Moreover, the book reveals Oakeshott’s complex combination of the libertarian with the traditionalist: “Racing exists only for its own sake, not for some larger purpose. It is self-governing, with complex regulations . . . . Horseracing . . . centres around only one purpose: racehorses and human enjoyment of their beauty and excitement.” In 1947, Oakeshott produced his celebrated essay “Rationalism in Politics,” the philosophical version of the Guide, wherein he referred to horseracing, like all important activities, as a pursuit requiring more than technical knowledge since method is always abstracted from a larger complex of experience, of know-how. His critique of modern rationalism showed that reliance on technique or method alone must inevitably fail to consider the full range of factors, relying on a textbook or manual without the guidance of know-how gained from past experience, or respect for life as lived by ordinary people. (One could add Oakeshott’s amusing defense of “bloomers” as “rational dress” for bike-riding women in the 1880s in the essay “Rational Conduct.”)

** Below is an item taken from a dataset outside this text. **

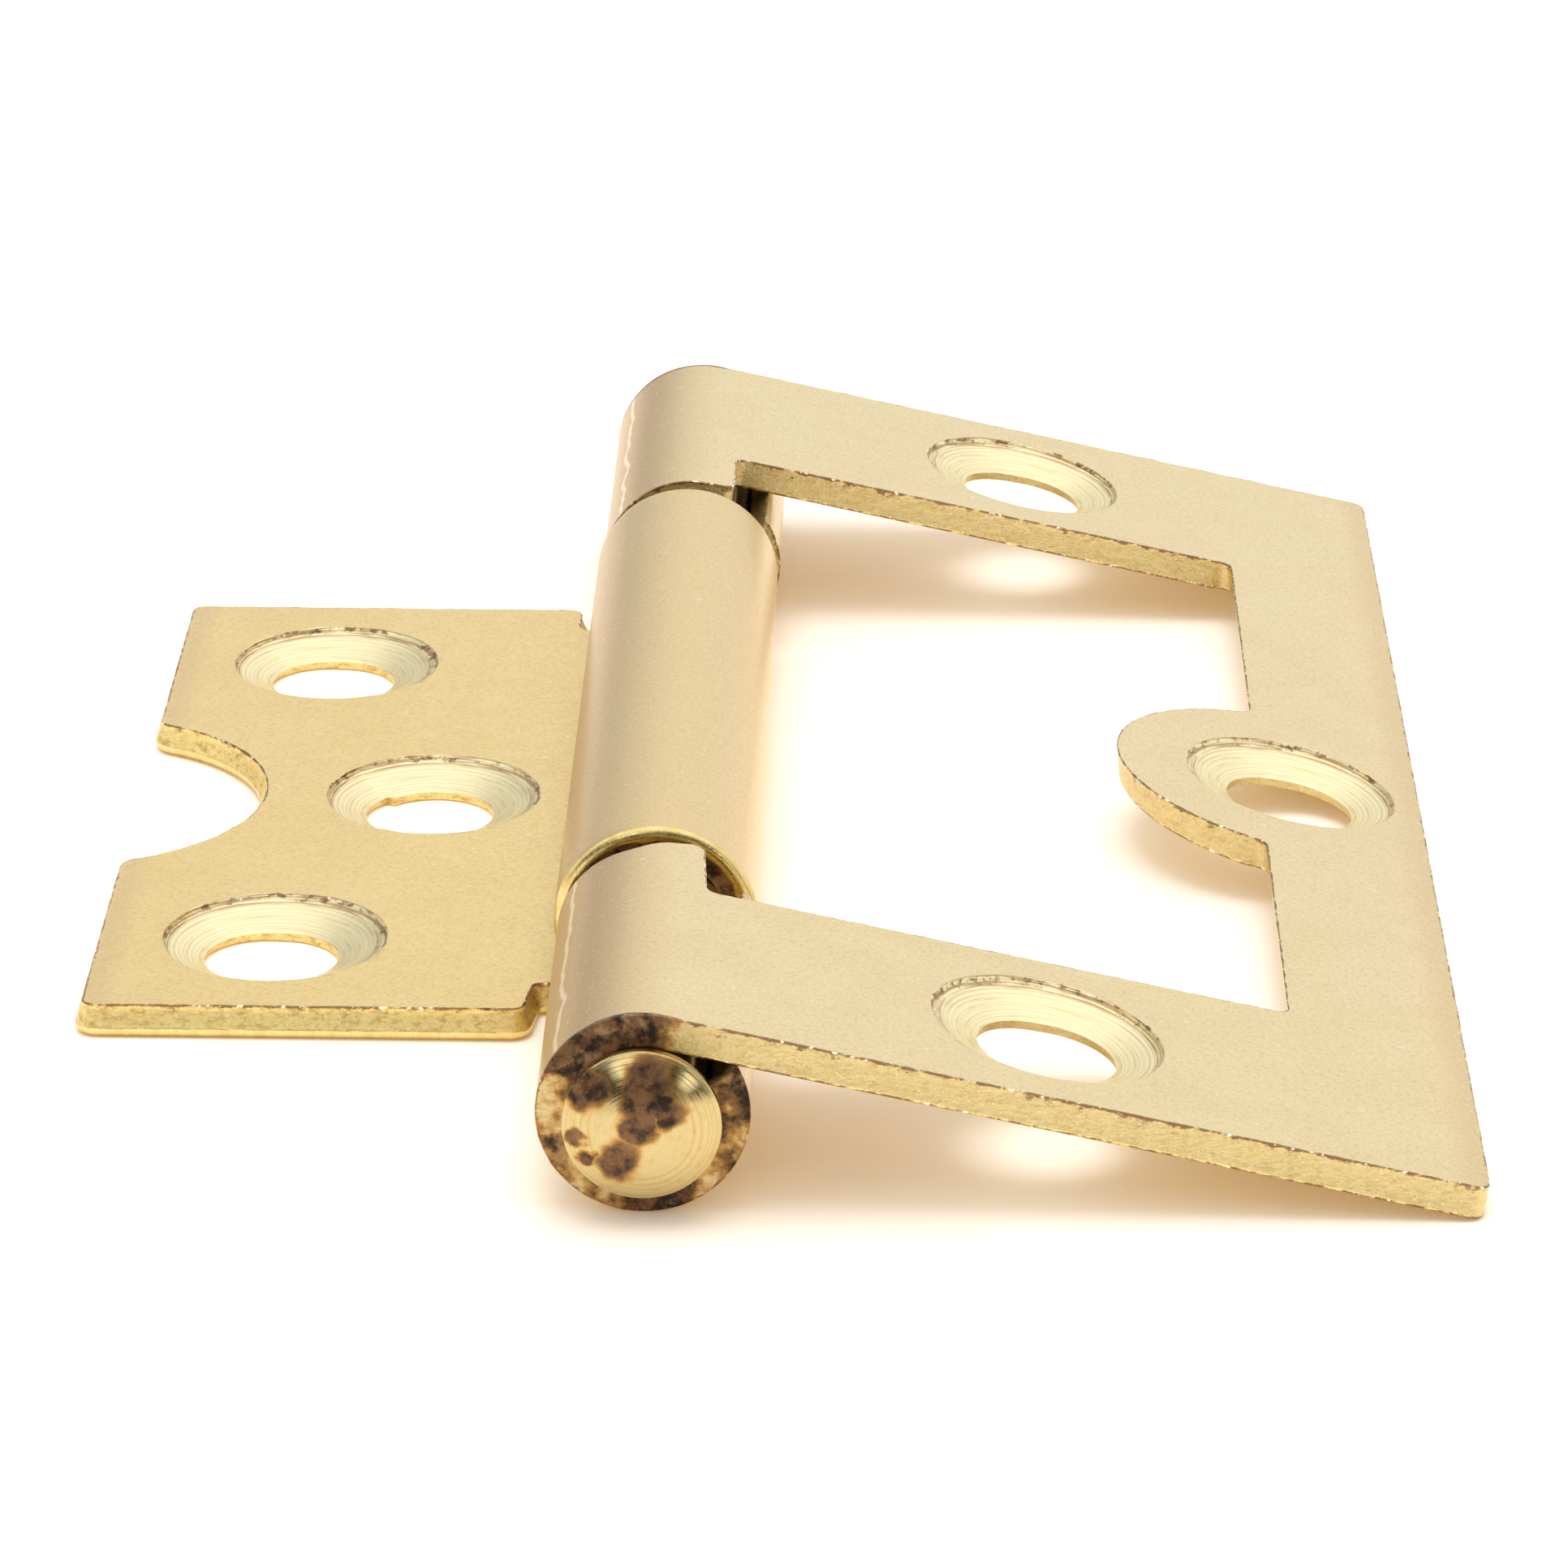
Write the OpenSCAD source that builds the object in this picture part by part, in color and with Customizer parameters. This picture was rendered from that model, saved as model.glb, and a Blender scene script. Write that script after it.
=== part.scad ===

Sean Magee’s preface provides well-informed insights into the world of horseracing as it was then and as it has changed since, suggesting that the book can no longer guide our picks as it might have eighty years ago. Its merit now is to add insight into Oakeshott’s thinking, what it means to have a conservative disposition; it is a satire on the world of getting and spending, the world of “existential threats” and perpetual emergencies, where every day the world is coming to an end (a prospect which, as Hilaire Belloc reportedly suggested, is too good to be true). Magee concludes: “A Guide to the Classics remains a book to be relished for its ingenuity, its style, and, most of all, its humour.”